“We’re going to the Cropredy Festival”, stond er al maanden op de sticker op de voorruit van mijn auto te lezen. En op woensdag begon onze tocht naar dit prachtige dorpje in Oxfordshire. Hoe ver zuidwaarts we die dag zouden komen, konden we niet inschatten. Ik gebruik al lang niet meer de routeplanners op internet die altijd een overoptimistische schatting van de reistijd geven en het daarnaast altijd presteren minstens één belangrijke afslag niet op de routebeschrijving te vermelden. Met een grote kaart van Engeland op de motorkap besloot ik mijn eigen route te plannen.
Met enkele welverdiende pauzes (de eerste al na ruim twee uur, ik geloof dat ik toen een minuutje of twintig geslapen heb met muziek van Star One op de achtergrond, terwijl Jaap ondertussen een thermos koffie zette, verruilden we allengs het bergachtige Schotse landschap voor het ietwat vlakkere Noord Engeland. Nog een laatste maal deden we boodschappen bij een Schotse mini-supermarkt (de doughnuts waren in de aanbieding!).
Tegen een uur of negen ’s avonds, ruim twaalf uur nadat we uit Strontian waren vertrokken, arriveerden we in Banbury, de voorlopige eindbestemming van onze reis.
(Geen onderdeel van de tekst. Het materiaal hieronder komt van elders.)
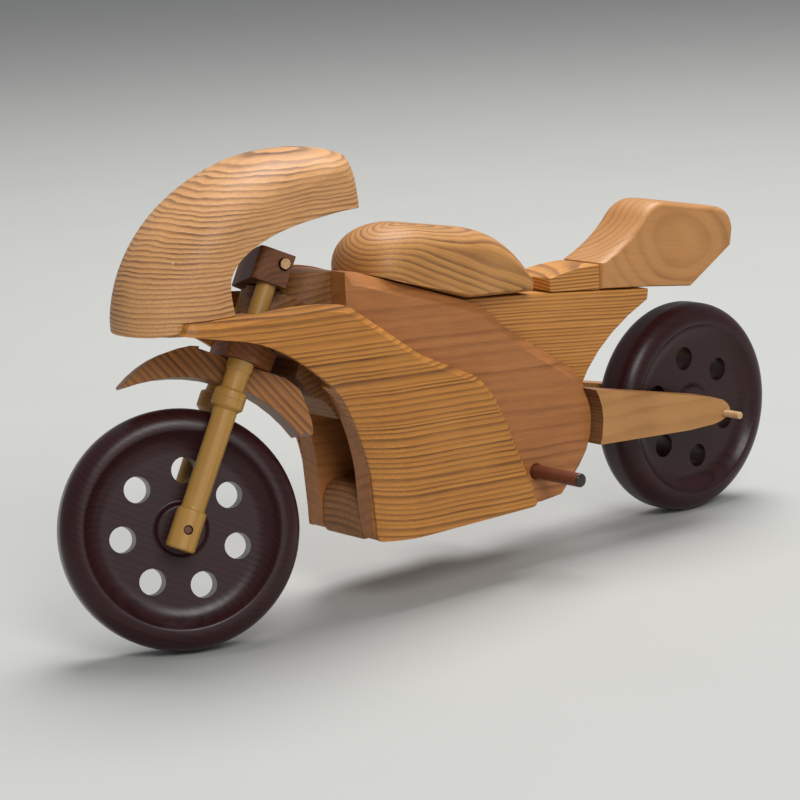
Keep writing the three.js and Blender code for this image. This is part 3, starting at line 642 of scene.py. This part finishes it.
plate = {"outer": 21.9, "chamfer": 5.6, "chamferAbove": 86, "chamferBehind": 52, "front": -74,
         "foot": 60, "ease": 0.8}
plateLook = varied(
    plainPine, early=(0.44, 0.167, 0.044), late=(0.19, 0.058, 0.013), ring=4.5, turn=(6, 5, 3),
    layer=softLayer, wave=5, waveAlong=12, faintest=0.2, patchy=0.3, streak=0.5,
    streakColour=(0.25, 0.088, 0.026), cloud=0.35, cloudColour=(0.43, 0.18, 0.060), fibre=0.10,
    pores=0.3, nicks=0.04, roughness=0.45, ringRelief=0.2, fibreRelief=0.3)


def chamferedEdge(edge):
    p = plate
    return all(abs(v.co.y) > p["outer"] * mm and v.co.x > p["front"] * mm
               and (v.co.z > p["chamferAbove"] * mm or v.co.x > p["chamferBehind"] * mm)
               for v in edge.verts)


def footEdge(edge):
    return all(v.co.z < plate["foot"] * mm for v in edge.verts)


for side, sign in (("left", -1), ("right", 1)):
    bm = sawnFromNode("engine_plate_" + side)
    roundOver(bm, plate["chamfer"], 1, 30, chamferedEdge, False)
    roundOver(bm, plate["ease"], 2, 45, footEdge)
    look = varied(plateLook, pith=(-20, 60 * sign, -60))
    finishPiece("sawn_plate_" + side, bm, woodFinish("plate_wood_" + side, look, bodyPlace), "frame",
                ["engine_plate_" + side], sharp=20)

blockLook = varied(
    plainPine, early=(0.26, 0.108, 0.031), late=(0.10, 0.034, 0.009), ring=2.6,
    pith=(-60, 40, -40), turn=(0, 0, 90), streak=0.5, streakColour=(0.21, 0.085, 0.028),
    cloud=0.5, cloudColour=(0.37, 0.185, 0.078), fibre=0.2, pores=0.4, nicks=0.05,
    nickColour=(0.42, 0.27, 0.17), roughness=0.62, ringRelief=0.5, fibreRelief=0.7)
bellyLook = varied(blockLook, early=(0.38, 0.160, 0.050), pith=(-120, 0, -10), turn=(0, 40, 0))
seatLook = varied(plainPine, ring=1.6, pith=(60, 10, -40), turn=(0, 4, 0), uneven=0.7, wave=1.2,
                  early=(0.64, 0.285, 0.056), late=(0.17, 0.056, 0.011))
plankLook = varied(plainPine, ring=1.6, pith=(40, 20, -60), turn=(0, 6, 0), uneven=0.7, wave=1.8,
                   early=(0.62, 0.270, 0.056), late=(0.14, 0.042, 0.008), faintest=0.5)
armLook = varied(tailLook, pith=(100, 20, 30), turn=(0, 2, 0), draw=0.1, ring=4.2,
                 early=(0.42, 0.195, 0.060), late=(0.26, 0.105, 0.027))
# Darker wood for the swingarms' fish-mouthed ends: their end grain, and painted shade in the hollow cut.
mouthGrainAndShadeLook = varied(blockLook, early=(0.16, 0.066, 0.022), late=(0.05, 0.018, 0.006), ring=1.6,
                   pith=(60, -20, 20))
swingarm = {"mouthBefore": 85, "mouthForward": 4, "ease": 2.2}
for node, look, slot, edge in (
        ("head_block", blockLook, "brown_block", 0.8),
        ("belly_block", bellyLook, "brown_block", 0.8),
        ("frame_plank", plankLook, "pine", 0.7),
        ("seat_pad", seatLook, "pine", 0.7),
        ("swingarm_left", armLook, "pale_pine", swingarm["ease"]),
        ("swingarm_right", varied(armLook, pith=(100, -20, 30)), "pale_pine", swingarm["ease"])):
    bm = sawnFromNode(node)
    if node.startswith("swingarm"):  # drawn forward, so it runs into the plate
        mouth = [v for v in bm.verts if v.co.x < swingarm["mouthBefore"] * mm]
        bmesh.ops.translate(bm, verts=mouth, vec=(-swingarm["mouthForward"] * mm, 0, 0))
    roundOver(bm, edge, 3, 40)
    finish = woodFinish(node + "_wood", look, bodyPlace)
    board = finishPiece(node + "_sawn", bm, finish, "frame", [node])
    if node.startswith("swingarm"):  # the fish-mouthed end is darker: its end grain, and painted shade in the hollow of the cut
        board.data.materials.append(woodFinish(node + "_mouth", mouthGrainAndShadeLook, bodyPlace))
        for face in board.data.polygons:
            face.material_index = int(face.normal.x < -0.5)

# Footpegs and the rear axle
peg = {"radius": 3.1, "root": 14, "end": 51, "back": 28.5, "up": 43.5, "endRound": 0.9, "stainedEnd": 1.1}
# The peg ends are stained near black; their many pale specks are painted highlights.
pegEndLook = varied(redLook, early=(0.028, 0.011, 0.009), late=(0.014, 0.006, 0.005), streak=0.0, cloud=0.0,
                    roughness=0.22, nicks=0.35, nickColour=(0.50, 0.45, 0.42))
for side, sign in (("left", -1), ("right", 1)):
    bm = dowel(peg["radius"], peg["end"] - peg["root"], peg["endRound"], 40)
    root = Vector((peg["back"] * mm, sign * peg["root"] * mm, peg["up"] * mm))
    place = bodyPlace @ Matrix.Translation(root)
    place = place @ Matrix.Rotation(math.radians(-90 * sign), 4, "X")
    footpeg = finishPiece("peg_" + side, bm, woodFinish("peg_stain_" + side, redLook, place), "frame",
                          ["footpeg_" + side], place)
    footpeg.data.materials.append(woodFinish("peg_end_" + side, pegEndLook, place))
    for face in footpeg.data.polygons:
        face.material_index = int(abs(face.center.y) > (peg["end"] - peg["stainedEnd"]) * mm)

rearAxle = {"radius": 1.7, "half": 38, "endRound": 0.5}
place = Matrix.Translation((rearHub.x, -rearAxle["half"] * mm, rearHub.z)) @ layOnY
paleLook = varied(legLook, early=(0.66, 0.44, 0.23), late=(0.50, 0.30, 0.13), turn=(0, 0, 90),
                  roughness=0.6)
bm = dowel(rearAxle["radius"], 2 * rearAxle["half"], rearAxle["endRound"])
finishPiece("rear_axle_dowel", bm, woodFinish("axle_pale", paleLook, place), "frame", ["rear_axle"],
            place)
print("boards and dowels done")


paperSheet = {"radius": 14, "dark": (0.438, 0.438, 0.415), "light": (0.466, 0.466, 0.443),
              "roughness": 0.75}  # the radius is in metres
floorBm = bmesh.new()
bmesh.ops.create_circle(floorBm, cap_ends=True, segments=96, radius=paperSheet["radius"])
floorPiece = meshObject("floor", floorBm)
floorFinish = bpy.data.materials.new("paper")
floorFinish.use_nodes = True
tree = floorFinish.node_tree
paper = tree.nodes["Principled BSDF"]
paperPlace = addNode(tree, "ShaderNodeTexCoord").outputs["Object"]
paperCloud = noise(tree, paperPlace, 6.0, 3.0)
paperColour = mixed(tree, paperCloud, paperSheet["dark"], paperSheet["light"])
link(tree, paperColour, paper.inputs["Base Color"])
paper.inputs["Roughness"].default_value = paperSheet["roughness"]
floorPiece.data.materials.append(floorFinish)

lights = [
    {"name": "overhead", "place": (0.75, 0.45, 2.3), "aim": (0.2, 0.3, 0.1), "size": 1.7, "power": 63},
    {"name": "front", "place": (-0.75, -1.7, 1.5), "aim": (0, 0, 0.1), "size": 1.0, "power": 24},
    {"name": "low", "place": (-0.45, -1.9, 0.55), "aim": (-0.1, 0, 0.05), "size": 1.1, "power": 2.5},
]
for lamp in lights:
    data = bpy.data.lights.new(lamp["name"], "AREA")
    data.shape, data.size, data.energy = "DISK", lamp["size"], lamp["power"]
    lampObject = bpy.data.objects.new(lamp["name"], data)
    lampObject.location = lamp["place"]
    toAim = Vector(lamp["aim"]) - Vector(lamp["place"])
    lampObject.rotation_euler = toAim.to_track_quat("-Z", "Y").to_euler()
    bpy.context.scene.collection.objects.link(lampObject)
studio = {"colour": (0.93, 0.95, 1.0, 1), "strength": 0.33}
world = bpy.data.worlds.new("studio")
world.use_nodes = True
background = world.node_tree.nodes["Background"]
background.inputs["Color"].default_value = studio["colour"]
background.inputs["Strength"].default_value = studio["strength"]
bpy.context.scene.world = world
bpy.context.scene.view_settings.view_transform = "Standard"

view = {"place": (-795.27, -905.94, 331.98), "yaw": 40.2023, "pitch": 11.8226, "roll": -2.9766,
        "lens": 124.93, "sensor": 36}
yaw, pitch, roll = (math.radians(view[key]) for key in ("yaw", "pitch", "roll"))
ahead = Vector((math.sin(yaw) * math.cos(pitch), math.cos(yaw) * math.cos(pitch), -math.sin(pitch)))
levelRight = Vector((math.cos(yaw), -math.sin(yaw), 0))
levelUp = levelRight.cross(ahead)
right = math.cos(roll) * levelRight + math.sin(roll) * levelUp
up = -math.sin(roll) * levelRight + math.cos(roll) * levelUp
cameraData = bpy.data.cameras.new("camera")
cameraData.lens, cameraData.sensor_width = view["lens"], view["sensor"]
cameraObject = bpy.data.objects.new("camera", cameraData)
cameraObject.matrix_world = basis(right, up, -ahead, Vector(view["place"]) * mm)
bpy.context.scene.collection.objects.link(cameraObject)
bpy.context.scene.camera = cameraObject

bpy.context.view_layer.update()
print("scene ready")
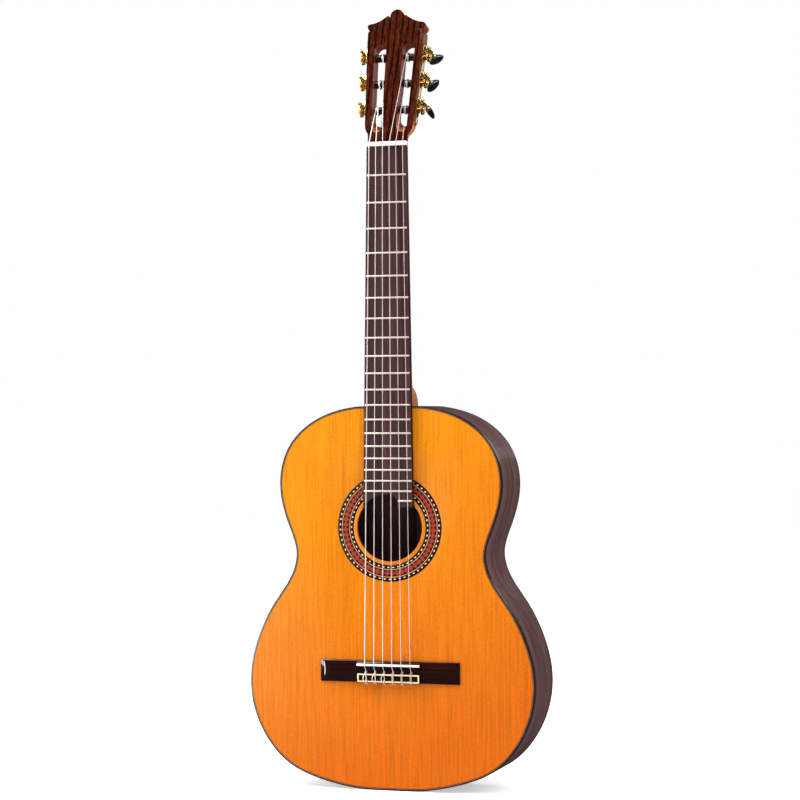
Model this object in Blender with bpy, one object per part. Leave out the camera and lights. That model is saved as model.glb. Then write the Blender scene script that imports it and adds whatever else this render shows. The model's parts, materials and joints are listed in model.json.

Daar zochten we een uur of wat tevergeefs naar een fish-‘n-chippie, vonden uiteindelijk een take-away-Pakistaan die geen fish, maar wel chips maakte en bestelden daar een hamburger, een döner en een portie friet en verorberden dat in de auto. Nog ruim op tijd voor last orders besloten we in een pub nog wat te drinken, alvorens naar het Cherwell service station, 8 mijl ten zuiden van Banbury, te rijden om daar te overnachten. In de auto.
In tegenstelling tot Jaap kan ik nooit slapen in de auto. Althans, nooit lang. En woelen kan ook niet echt, als je in je chauffeursstoel ligt. Al snel besloot ik in de laadruimte van de bestelwagen te gaan liggen, boven op al onze spullen. Het sliep beroerd, maar het sliep in ieder geval. De volgende ochtend werden we in een beslagen Ford Escort wakker.